Entries shown:
'''

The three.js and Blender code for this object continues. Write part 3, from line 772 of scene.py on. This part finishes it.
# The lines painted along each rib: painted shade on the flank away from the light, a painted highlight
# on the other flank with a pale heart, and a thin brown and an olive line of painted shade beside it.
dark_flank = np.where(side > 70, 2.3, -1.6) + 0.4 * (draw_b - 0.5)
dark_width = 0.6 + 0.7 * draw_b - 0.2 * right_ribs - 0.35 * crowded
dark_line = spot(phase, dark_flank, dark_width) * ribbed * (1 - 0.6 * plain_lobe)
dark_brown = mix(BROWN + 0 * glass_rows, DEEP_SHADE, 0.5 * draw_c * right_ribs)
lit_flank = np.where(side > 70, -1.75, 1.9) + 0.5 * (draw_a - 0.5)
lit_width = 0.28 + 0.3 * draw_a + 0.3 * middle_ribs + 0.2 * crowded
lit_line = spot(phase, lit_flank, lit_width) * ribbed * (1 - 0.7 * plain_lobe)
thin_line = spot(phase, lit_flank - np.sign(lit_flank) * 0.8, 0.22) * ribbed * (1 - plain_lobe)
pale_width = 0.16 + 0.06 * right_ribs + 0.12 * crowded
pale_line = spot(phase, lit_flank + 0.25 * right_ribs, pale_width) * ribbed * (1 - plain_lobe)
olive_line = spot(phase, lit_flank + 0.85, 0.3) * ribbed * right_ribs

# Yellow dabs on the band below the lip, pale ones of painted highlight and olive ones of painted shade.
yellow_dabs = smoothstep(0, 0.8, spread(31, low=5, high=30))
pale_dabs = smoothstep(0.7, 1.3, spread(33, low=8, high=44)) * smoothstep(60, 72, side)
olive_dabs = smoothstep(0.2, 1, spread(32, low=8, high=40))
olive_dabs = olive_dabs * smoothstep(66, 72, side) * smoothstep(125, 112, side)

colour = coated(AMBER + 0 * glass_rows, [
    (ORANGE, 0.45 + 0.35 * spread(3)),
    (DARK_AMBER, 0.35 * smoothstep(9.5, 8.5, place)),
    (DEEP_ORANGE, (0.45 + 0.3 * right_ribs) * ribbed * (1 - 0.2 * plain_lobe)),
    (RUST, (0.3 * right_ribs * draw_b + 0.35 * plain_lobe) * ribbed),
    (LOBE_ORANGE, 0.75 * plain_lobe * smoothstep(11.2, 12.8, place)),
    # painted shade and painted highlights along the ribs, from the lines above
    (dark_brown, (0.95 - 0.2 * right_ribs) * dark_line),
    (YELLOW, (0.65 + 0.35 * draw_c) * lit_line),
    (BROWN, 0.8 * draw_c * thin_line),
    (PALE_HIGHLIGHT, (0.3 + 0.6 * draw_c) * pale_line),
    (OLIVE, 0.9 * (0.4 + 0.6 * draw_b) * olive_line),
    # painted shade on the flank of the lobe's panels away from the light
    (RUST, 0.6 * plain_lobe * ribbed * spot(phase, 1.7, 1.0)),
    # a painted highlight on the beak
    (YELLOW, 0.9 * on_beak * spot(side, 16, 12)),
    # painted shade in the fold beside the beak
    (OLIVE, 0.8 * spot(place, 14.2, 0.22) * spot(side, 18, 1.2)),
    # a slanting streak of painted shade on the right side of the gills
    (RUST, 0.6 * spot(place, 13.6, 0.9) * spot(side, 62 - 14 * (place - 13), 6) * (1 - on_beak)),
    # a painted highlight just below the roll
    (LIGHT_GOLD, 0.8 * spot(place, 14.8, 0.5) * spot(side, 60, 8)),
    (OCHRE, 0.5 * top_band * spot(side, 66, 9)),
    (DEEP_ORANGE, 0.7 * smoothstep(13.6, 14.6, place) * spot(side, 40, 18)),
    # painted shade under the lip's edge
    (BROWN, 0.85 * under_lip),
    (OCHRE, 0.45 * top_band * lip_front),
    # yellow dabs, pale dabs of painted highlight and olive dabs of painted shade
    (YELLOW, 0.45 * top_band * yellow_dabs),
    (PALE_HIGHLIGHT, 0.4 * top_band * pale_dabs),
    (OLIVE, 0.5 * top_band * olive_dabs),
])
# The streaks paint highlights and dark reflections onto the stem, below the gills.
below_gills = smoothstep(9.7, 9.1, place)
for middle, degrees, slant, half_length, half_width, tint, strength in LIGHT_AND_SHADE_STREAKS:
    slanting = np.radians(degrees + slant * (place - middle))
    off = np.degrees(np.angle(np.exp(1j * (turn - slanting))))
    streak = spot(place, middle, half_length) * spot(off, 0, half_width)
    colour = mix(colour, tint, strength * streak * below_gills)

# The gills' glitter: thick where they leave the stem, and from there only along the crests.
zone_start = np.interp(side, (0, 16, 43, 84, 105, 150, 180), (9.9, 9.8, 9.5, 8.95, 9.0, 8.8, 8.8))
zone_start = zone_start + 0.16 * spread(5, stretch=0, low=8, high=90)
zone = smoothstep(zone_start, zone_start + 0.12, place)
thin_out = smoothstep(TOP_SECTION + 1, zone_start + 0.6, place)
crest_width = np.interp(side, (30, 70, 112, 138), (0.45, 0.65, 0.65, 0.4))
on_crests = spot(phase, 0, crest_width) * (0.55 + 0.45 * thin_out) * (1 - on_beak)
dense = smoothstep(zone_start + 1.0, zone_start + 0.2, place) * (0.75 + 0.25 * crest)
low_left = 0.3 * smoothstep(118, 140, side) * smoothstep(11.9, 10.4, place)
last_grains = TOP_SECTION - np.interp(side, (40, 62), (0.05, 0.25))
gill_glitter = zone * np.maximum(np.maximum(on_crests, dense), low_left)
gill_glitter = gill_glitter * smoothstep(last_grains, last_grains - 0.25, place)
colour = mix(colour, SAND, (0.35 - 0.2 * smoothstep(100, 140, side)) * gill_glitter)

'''
'''

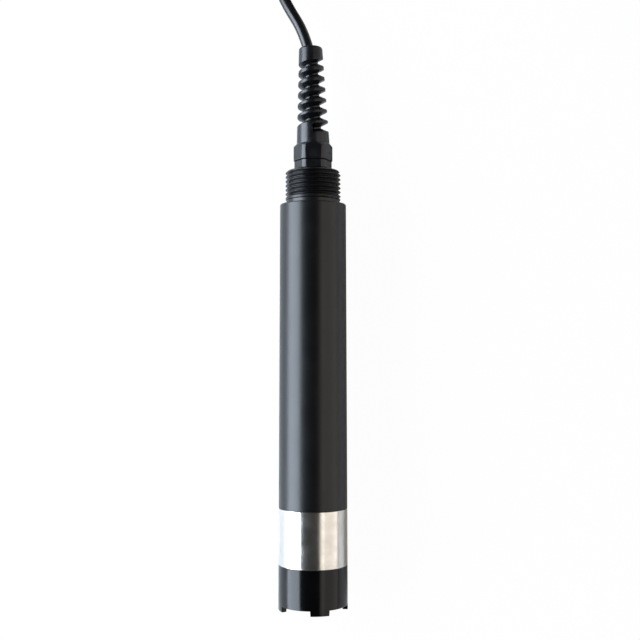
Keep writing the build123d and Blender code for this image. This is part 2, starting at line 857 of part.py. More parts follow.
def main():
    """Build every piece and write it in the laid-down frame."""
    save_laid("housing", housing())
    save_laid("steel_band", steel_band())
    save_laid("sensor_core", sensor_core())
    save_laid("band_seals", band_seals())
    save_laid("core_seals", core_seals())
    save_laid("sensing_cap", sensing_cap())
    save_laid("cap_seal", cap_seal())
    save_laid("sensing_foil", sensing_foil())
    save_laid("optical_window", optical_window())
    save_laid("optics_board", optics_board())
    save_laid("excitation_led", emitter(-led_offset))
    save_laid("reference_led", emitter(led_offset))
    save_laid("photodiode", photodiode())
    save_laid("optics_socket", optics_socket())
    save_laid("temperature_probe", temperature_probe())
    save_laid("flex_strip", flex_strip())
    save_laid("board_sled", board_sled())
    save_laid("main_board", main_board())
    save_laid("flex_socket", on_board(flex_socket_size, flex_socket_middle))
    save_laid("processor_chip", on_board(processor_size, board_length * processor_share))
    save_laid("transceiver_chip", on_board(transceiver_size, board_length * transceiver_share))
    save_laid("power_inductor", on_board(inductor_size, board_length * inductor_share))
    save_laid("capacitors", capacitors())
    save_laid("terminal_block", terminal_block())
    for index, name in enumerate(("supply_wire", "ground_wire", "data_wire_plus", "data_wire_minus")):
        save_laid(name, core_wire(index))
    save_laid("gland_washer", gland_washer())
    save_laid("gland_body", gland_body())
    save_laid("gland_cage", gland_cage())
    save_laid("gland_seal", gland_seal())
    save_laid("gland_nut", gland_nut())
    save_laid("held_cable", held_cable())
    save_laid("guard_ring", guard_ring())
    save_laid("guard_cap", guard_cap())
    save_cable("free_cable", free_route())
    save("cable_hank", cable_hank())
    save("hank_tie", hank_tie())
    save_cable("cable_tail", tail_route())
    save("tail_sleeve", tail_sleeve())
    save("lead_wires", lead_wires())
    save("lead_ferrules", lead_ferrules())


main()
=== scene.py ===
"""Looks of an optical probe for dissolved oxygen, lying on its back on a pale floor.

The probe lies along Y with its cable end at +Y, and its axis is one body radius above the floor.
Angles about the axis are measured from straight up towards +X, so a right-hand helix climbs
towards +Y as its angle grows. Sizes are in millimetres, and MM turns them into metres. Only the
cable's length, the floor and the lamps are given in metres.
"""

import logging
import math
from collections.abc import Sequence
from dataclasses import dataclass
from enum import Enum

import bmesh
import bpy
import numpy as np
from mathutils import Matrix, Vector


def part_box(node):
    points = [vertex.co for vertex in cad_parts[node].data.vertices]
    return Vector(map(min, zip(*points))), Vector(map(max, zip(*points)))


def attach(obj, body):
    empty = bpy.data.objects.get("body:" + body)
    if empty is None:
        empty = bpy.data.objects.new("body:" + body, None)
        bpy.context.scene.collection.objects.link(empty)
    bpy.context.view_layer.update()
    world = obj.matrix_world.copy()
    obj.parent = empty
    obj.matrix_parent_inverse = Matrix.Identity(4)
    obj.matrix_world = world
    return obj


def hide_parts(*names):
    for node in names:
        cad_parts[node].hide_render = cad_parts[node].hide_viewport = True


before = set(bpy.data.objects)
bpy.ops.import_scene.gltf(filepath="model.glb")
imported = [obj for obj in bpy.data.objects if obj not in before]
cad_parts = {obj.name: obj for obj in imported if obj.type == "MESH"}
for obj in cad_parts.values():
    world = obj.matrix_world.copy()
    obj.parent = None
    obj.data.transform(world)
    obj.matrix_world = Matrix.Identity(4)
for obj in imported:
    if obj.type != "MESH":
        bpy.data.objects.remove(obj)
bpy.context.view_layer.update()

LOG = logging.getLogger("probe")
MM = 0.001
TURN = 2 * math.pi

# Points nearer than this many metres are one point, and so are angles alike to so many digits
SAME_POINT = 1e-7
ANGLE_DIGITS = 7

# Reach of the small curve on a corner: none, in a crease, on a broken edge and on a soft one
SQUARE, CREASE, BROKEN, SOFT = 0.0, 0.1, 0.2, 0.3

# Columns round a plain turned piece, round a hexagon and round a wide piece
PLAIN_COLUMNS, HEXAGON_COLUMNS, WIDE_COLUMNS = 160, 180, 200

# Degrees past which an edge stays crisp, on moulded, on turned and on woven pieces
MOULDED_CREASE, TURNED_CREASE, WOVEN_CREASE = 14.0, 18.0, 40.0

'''

What to work on:
Return nothing but the lines running from the line with "imported = [obj" through the line with "ANGLE_DIGITS = 7", exactly as they appear.

The solution:
imported = [obj for obj in bpy.data.objects if obj not in before]
cad_parts = {obj.name: obj for obj in imported if obj.type == "MESH"}
for obj in cad_parts.values():
    world = obj.matrix_world.copy()
    obj.parent = None
    obj.data.transform(world)
    obj.matrix_world = Matrix.Identity(4)
for obj in imported:
    if obj.type != "MESH":
        bpy.data.objects.remove(obj)
bpy.context.view_layer.update()

LOG = logging.getLogger("probe")
MM = 0.001
TURN = 2 * math.pi

# Points nearer than this many metres are one point, and so are angles alike to so many digits
SAME_POINT = 1e-7
ANGLE_DIGITS = 7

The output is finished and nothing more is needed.